6.Demands. This is the administration's favorite description. Confronted recently with a coarse question as to whether the United States was "willing to talk to Milosevic," Lockhart stonily replied, "The NATO alliance has made demands, and he needs to meet them." Lest anyone confuse these demands with negotiation, Albright insisted, "We're not trying to please President Milosevic. ... The goal of this is to be able to get him to understand these five demands that the international community is making." American officials also speak of NATO's "terms," "conditions," and "requirements." There was only one slip-up last week, when Rubin referred to them as "our position."

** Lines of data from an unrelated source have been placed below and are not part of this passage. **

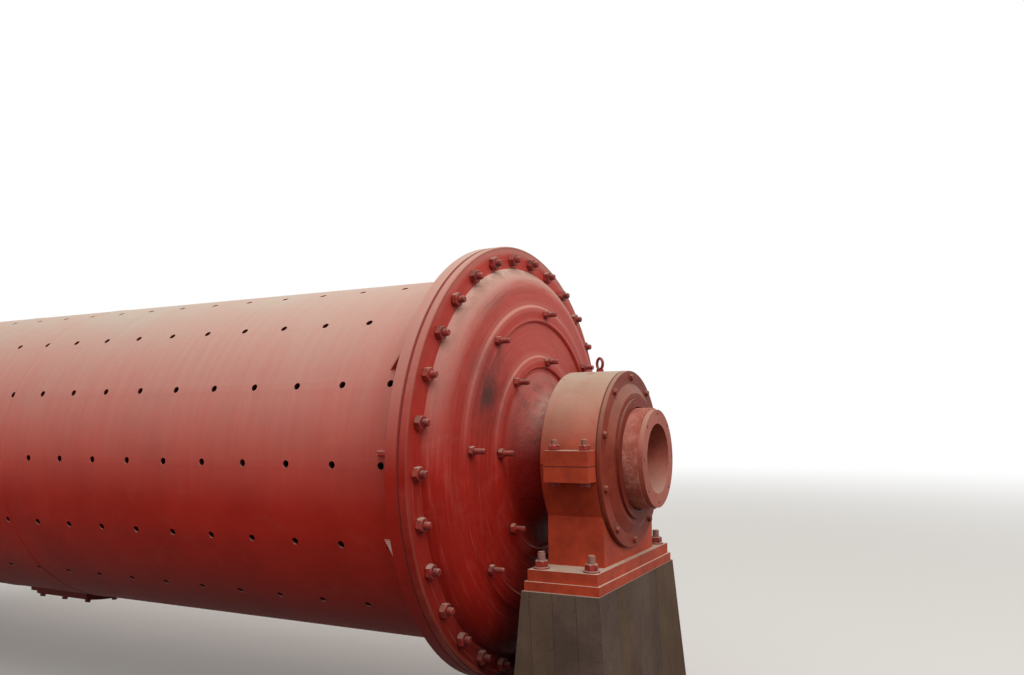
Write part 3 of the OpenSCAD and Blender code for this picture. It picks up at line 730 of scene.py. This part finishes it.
def bearing_material(name, paints, amount, film, seams=False):
    """Orange-red primer under brown dust, rubbed through in patches."""
    graph = Graph(name)
    paint = graph.mix(graph.patches((4.5, 6, 0.65), 0.34, 0.66), *paints)
    base, dust = dusted(graph, paint, amount, 1.35, BROWN_DUST, film)
    base = graph.mix(graph.patches((9, 7, 0.75), 0.56, 0.68, 0.5, distortion=0.5), base, paints[0])
    base = graph.mix(graph.patches((48, 4, 0.7), 0.66, 0.74, 0.5), base, RUST_SPECK)
    if seams:
        base = housing_seams(graph, base)
    return graph.finish(base, graph.ramp(dust, 0, 1, 0.5, 0.85), graph.noise(30, 5, 0.6), 0.0014)


def fastener_material():
    """Nuts and studs painted over with the drum and rubbed back to dull metal."""
    graph = Graph("painted_fasteners")
    paint = graph.mix(graph.patches((30, 4, 0.6), 0.35, 0.65), *NUT_RED)
    paint = graph.mix(graph.patches((70, 5, 0.7), 0.5, 0.62, 0.5), paint, NUT_RUST)
    base, dust = dusted(graph, paint, 0.72, 1.9, BROWN_DUST, 0.03, 0.1)
    # Painted shade on the fasteners low on the drum, as on the drum itself.
    return graph.finish(painted_low_shade(graph, base), graph.ramp(dust, 0, 1, 0.48, 0.8), graph.noise(180, 3),
                        0.0006, 0.25)


def gear_material():
    """Bare oily steel on the rim and teeth, red primer on the web and ribs."""
    graph = Graph("gear_steel_and_primer")
    radius, _ = graph.about_drum()
    steel_r, blend = GEAR_R - GEAR_STEEL_T, 0.001
    metal = graph.mix(graph.patches((12, 5, 0.65), 0.3, 0.7), *STEEL)
    metal = graph.mix(graph.patches((4, 6, 0.7), 0.6, 0.72, 0.6), metal, STEEL_RUST)
    rim = graph.ramp(radius, steel_r - blend, steel_r + blend)
    base, _ = dusted(graph, graph.mix(rim, worn_red(graph, 0.25), metal), 0.5)
    return graph.finish(base, graph.ramp(rim, 0, 1, 0.55, 0.4), graph.noise(40, 4), 0.0012, 0.3)


def liner_material():
    """Cast iron plates, brown with rust."""
    graph = Graph("liner_cast_iron")
    base = graph.mix(graph.patches((9, 6, 0.7), 0.35, 0.65), *IRON)
    return graph.finish(base, 0.75, graph.noise(60, 4), 0.002)


def concrete_material():
    """Grey-brown concrete with the marks of upright boards and runs of dirt."""
    board_w, seam_share, splash_h = 0.11, 0.045, 0.35
    graph = Graph("pier_concrete")
    x, y, z = graph.split(graph.place)
    boards = graph.product(graph.total(x, y), 1 / board_w)
    seam = graph.near(graph.math("FRACT", boards), 0.5, seam_share)
    board = graph.math("FLOOR", graph.total(boards, 0.5))
    shade = graph.node("ShaderNodeTexWhiteNoise", {"W": board}, noise_dimensions="1D").outputs["Value"]
    grain = graph.noise(1.0, 7, 0.7, graph.scaled((60.0, 60.0, 3.0)))
    base = graph.mix(graph.patches((3.0, 6, 0.65), 0.3, 0.7), *CONCRETE)
    base = graph.mix(graph.ramp(shade, 0.0, 0.6, 0.5, 0.0), base, BROWN_BOARD)
    base = graph.mix(graph.ramp(shade, 0.6, 1.0, 0.0, 0.4), base, GREY_BOARD)
    base = graph.mix(graph.ramp(grain, 0.5, 0.75, 0, 0.4), base, GRAIN_DARK)
    base = graph.mix(graph.product(seam, 0.3), base, BOARD_SEAM)
    base = graph.mix(graph.ramp(z, 0.0, splash_h, 0.45, 0.0), base, SPLASHED)
    base, _ = dusted(graph, base, 0.6, 1.5, BROWN_DUST, 0.0)
    pits = graph.ramp(graph.noise(85, 3, 0.6), 0.3, 0.42, -0.6, 0)
    height = graph.total(graph.product(grain, 0.5), pits, graph.product(seam, 0.5))
    return graph.finish(base, 0.9, height, 0.0025)


MATERIALS = {
    "shell": shell_material(),
    "head": head_material(),
    "plate": plate_material(),
    "cap": bearing_material("bearing_primer", CAP_RED, 1.0, 0.2, seams=True),
    "cover": bearing_material("cover_primer", COVER_RED, 0.62, 0.12, seams=True),
    "sleeve": bearing_material("sleeve_primer", SLEEVE_RED, 0.5, 0.1),
    "fastener": fastener_material(),
    "gear": gear_material(),
    "liner": liner_material(),
    "concrete": concrete_material(),
}

# The finish of a node, by a word in its name. A word that comes earlier here wins over a later one
NODE_FINISH = {
    "manhole": "plate", "flange": "plate", "liner": "liner", "shell": "shell", "gussets": "plate",
    "head": "head", "sleeve": "sleeve", "gear": "gear", "bearing": "cap", "cover": "cover",
    "seal": "cover", "eye": "fastener", "sole": "cap", "pier": "concrete",
}


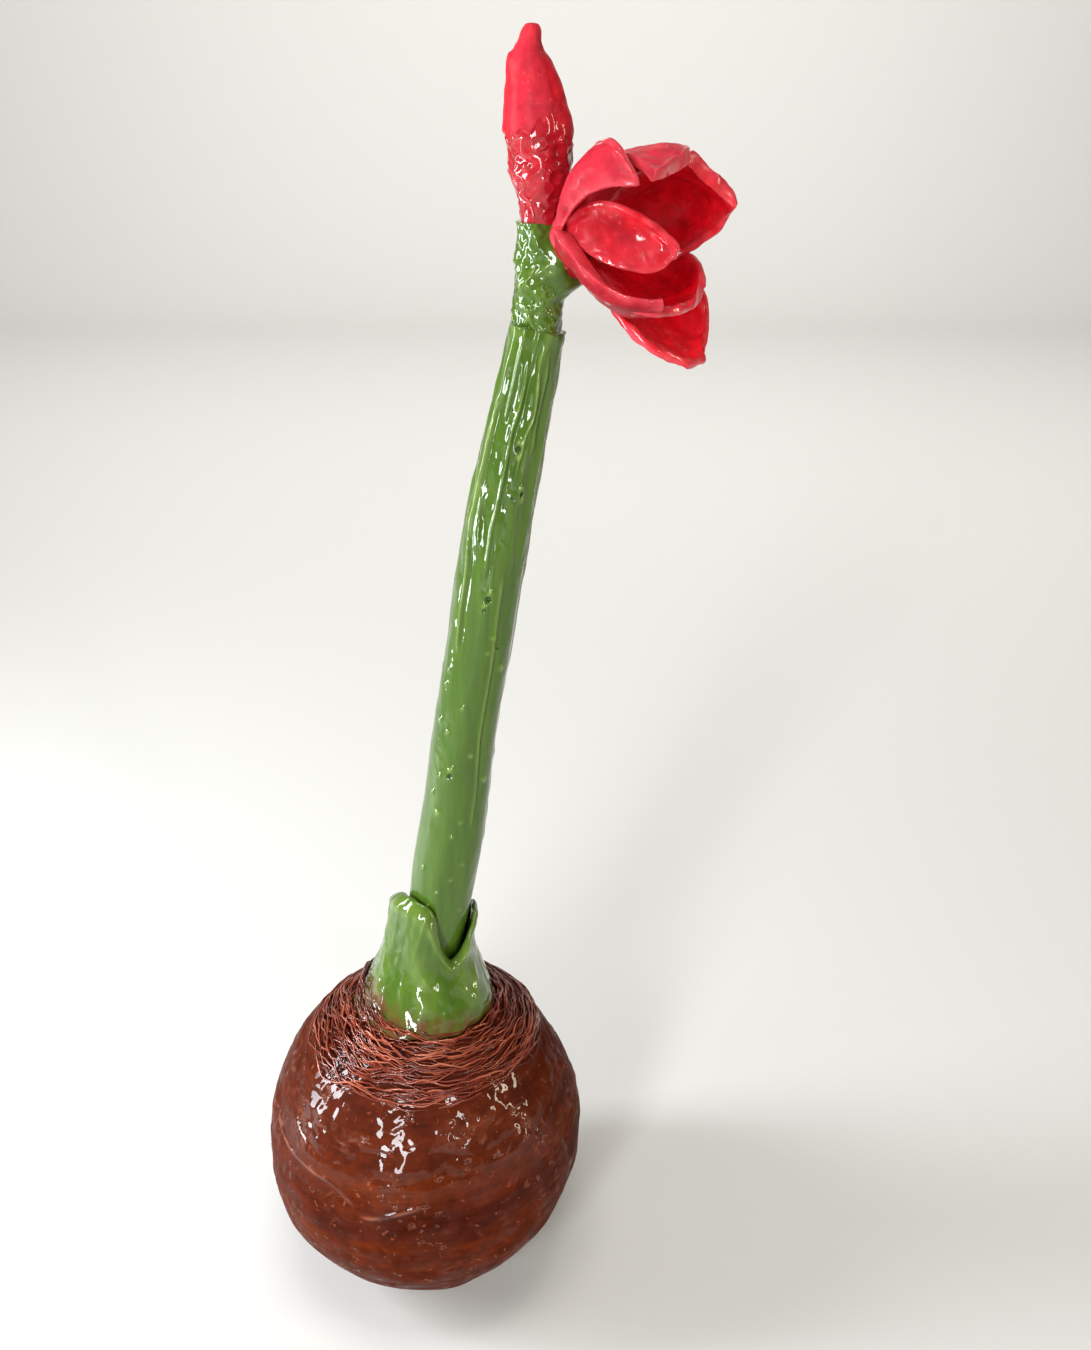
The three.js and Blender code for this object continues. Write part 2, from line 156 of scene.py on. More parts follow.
# Raised lines that the modelling tool left on the stem, as height against turn in degrees.
STEM_LINES = [
    [(214, -40), (228, -43), (239, -46), (250, -55), (261, -52), (271, -51), (286, -56)],
    [(236, -8), (249, -12), (258, -9), (268, -9), (276, -10), (283, -4), (296, -7)],
    [(262, 14), (275, 18), (281, 26), (294, 17), (299, 21)],
    [(268, 34), (274, 38), (280, 36), (287, 39), (298, 33)],
    [(276, -31), (292, -27), (299, -29)],
    [(160, 35), (174, 37), (190, 31), (202, 30), (214, 28), (228, 25), (240, 22)],
    [(150, 95), (190, 104), (230, 99), (262, 108), (296, 101)],
    [(170, 160), (205, 152), (240, 163), (290, 155)],
    [(140, -120), (180, -128), (225, -118), (270, -131), (297, -125)],
]
# Holes and grains on the stem, as turn in degrees, height, radius.
STEM_PITS = [
    (10, 271.8, 1.1), (35, 260.4, 1.0), (18, 259.0, 0.7), (4, 231.7, 1.1), (1, 228.6, 0.6), (-15, 178.8, 1.0),
    (38, 217.5, 0.7), (150, 250.0, 0.9), (-100, 208.0, 0.8), (112, 182.0, 0.9),
]
STEM_GRAINS = [
    (-51, 209.4, 0.5), (-53, 205.2, 0.5), (-9, 199.8, 0.55), (-53, 194.2, 0.7), (-31, 191.6, 0.5),
    (-34, 178.1, 0.5), (-47, 172.4, 0.5), (-29, 166.6, 0.9), (15, 164.5, 0.7), (3, 159.8, 0.6),
    (18, 185.6, 0.7), (18, 216.6, 0.6), (51, 211.5, 0.8), (13, 145.4, 0.6), (-8, 141.1, 0.5),
    (53, 177.0, 0.8), (-14, 181.0, 0.8), (8, 273.6, 0.8), (13, 270.0, 0.7), (32, 262.2, 0.7),
    (38, 258.8, 0.8), (6, 233.6, 0.8), (0, 230.0, 0.7), (-40, 148.0, 0.6), (30, 150.5, 0.6),
    (-22, 136.0, 0.5), (41, 134.0, 0.5), (24, 221.0, 0.7),
]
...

The administration's spin is that "demands" and "conditions" are the opposite of "negotiation." Milosevic "knows precisely what the conditions are, so we're not negotiating," Ambassador Hill declared on Late Edition last weekend. On Meet the Press, White House Chief of Staff John Podesta vowed: "We're not negotiating, Tim. He knows what he needs to do to stop the war. ... That's not a negotiation." But minutes later, Sen. Joe Biden, D-Del., betrayed the spin: "No, I don't think we can negotiate with him--if you mean can we, in fact, work out something other than those minimal demands that were stated" by NATO. It depends, in short, upon what the meaning of the word "negotiation" is.
If the German and U.N. proposals lead to a settlement with Milosevic, Clinton and his diplomats will have to finesse the discrepancy between the "demands" they touted and the deal they signed. Somehow I'm confident they can work it out.